Già Spinoza ci aveva insegnato che nel nostro corpo si scontrano potenze che lo conservano e potenze che lo distruggono, e che la conservazione di noi stessi dipende dalla capacità che abbiamo di interagire e “dialogare” con l’ambiente esterno. Questa capacità di modulazione è una mutazione della nostra potenza-corpo che possiamo chiamare mens. Perciò, più cresce la mens, come competenza di ciò che accade in noi, più cresce la potenza del nostro corpo e l’inquietudine diventa abilità, perché, se non avessimo la possibilità del ripiegamento e della riflessione, saremmo solo eccitati.

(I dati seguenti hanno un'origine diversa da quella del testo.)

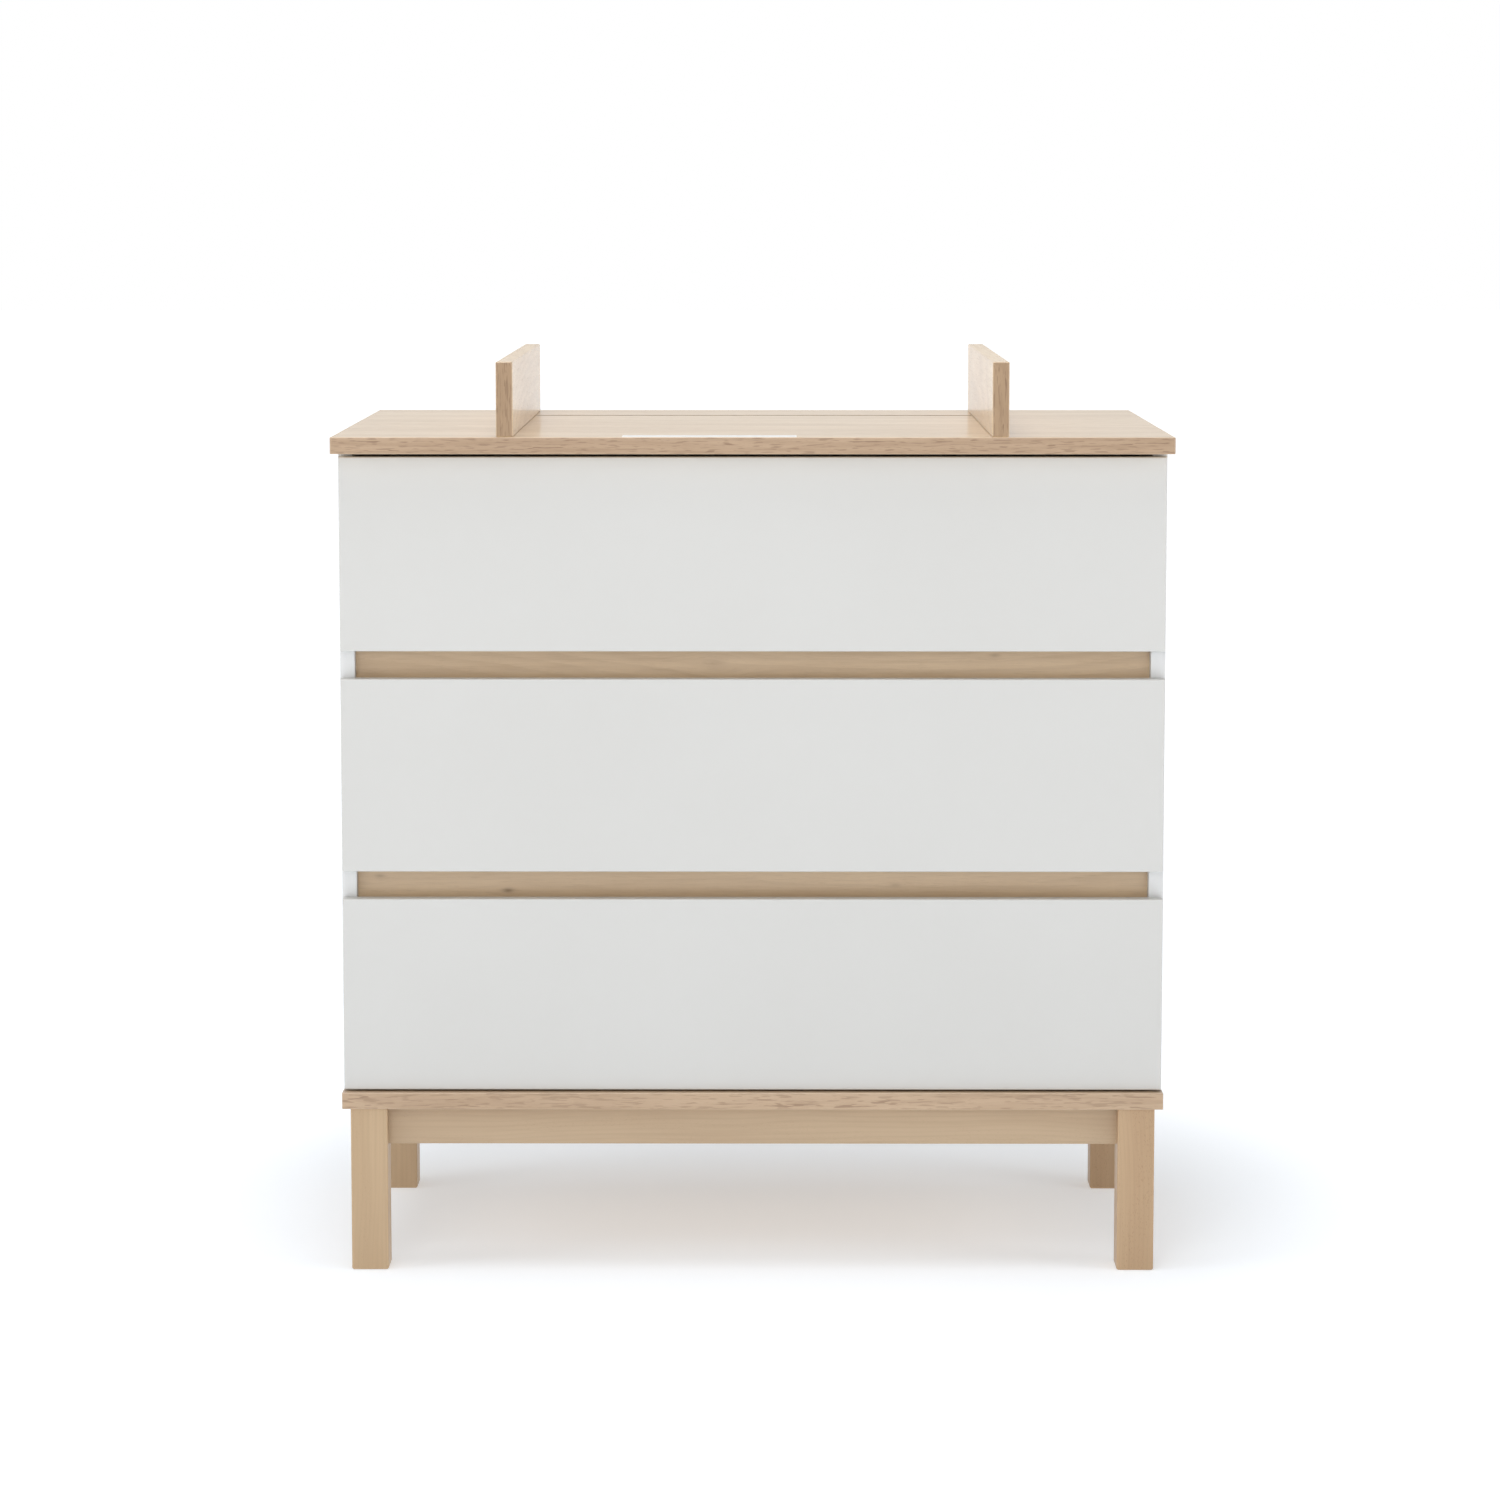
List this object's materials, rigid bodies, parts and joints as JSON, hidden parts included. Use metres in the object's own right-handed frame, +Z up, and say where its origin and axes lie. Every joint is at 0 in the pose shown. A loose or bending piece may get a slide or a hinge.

L’arricchimento del piacere non può ridursi, quindi, a iperstimolazione, saturazione, semplificazione, ripetizione ossessiva e perversione, perché desiderio e godimento non sono la stessa cosa, come ci ha insegnato Jacques Lacan.
I corpi allora devono andare a scuola, sia quelli degli alunni sia quelli degli insegnanti, per non arrendersi al nar-cinismo e per imparare che educare alla sensibilità significa non cercare la sazietà, ma la varietà. Il potenziamento del corpo richiede perciò un’azione dell’intelligenza, perché senza di essa il corpo tende a ridursi a “cosa” facile da gestire all’interno di un’istituzione: un corpo anestetizzato o ipereccitato diviene un corpo inconsapevolmente morto.
I corpi devono andare a scuola, possibilmente in una scuola che sappia restituire alle “scienze umane” il ruolo di anello che congiunge, come in un nodo borromeo, una “teoria critica della società” con un’“archeologia del sapere” e una “scienza della complessità”, per un’educazione alla sensibilità, al piacere e alla bellezza che il sistema scolastico e l’università non sembrano ancora avere compreso, sedotti a quanto pare dal discorso del capitalista.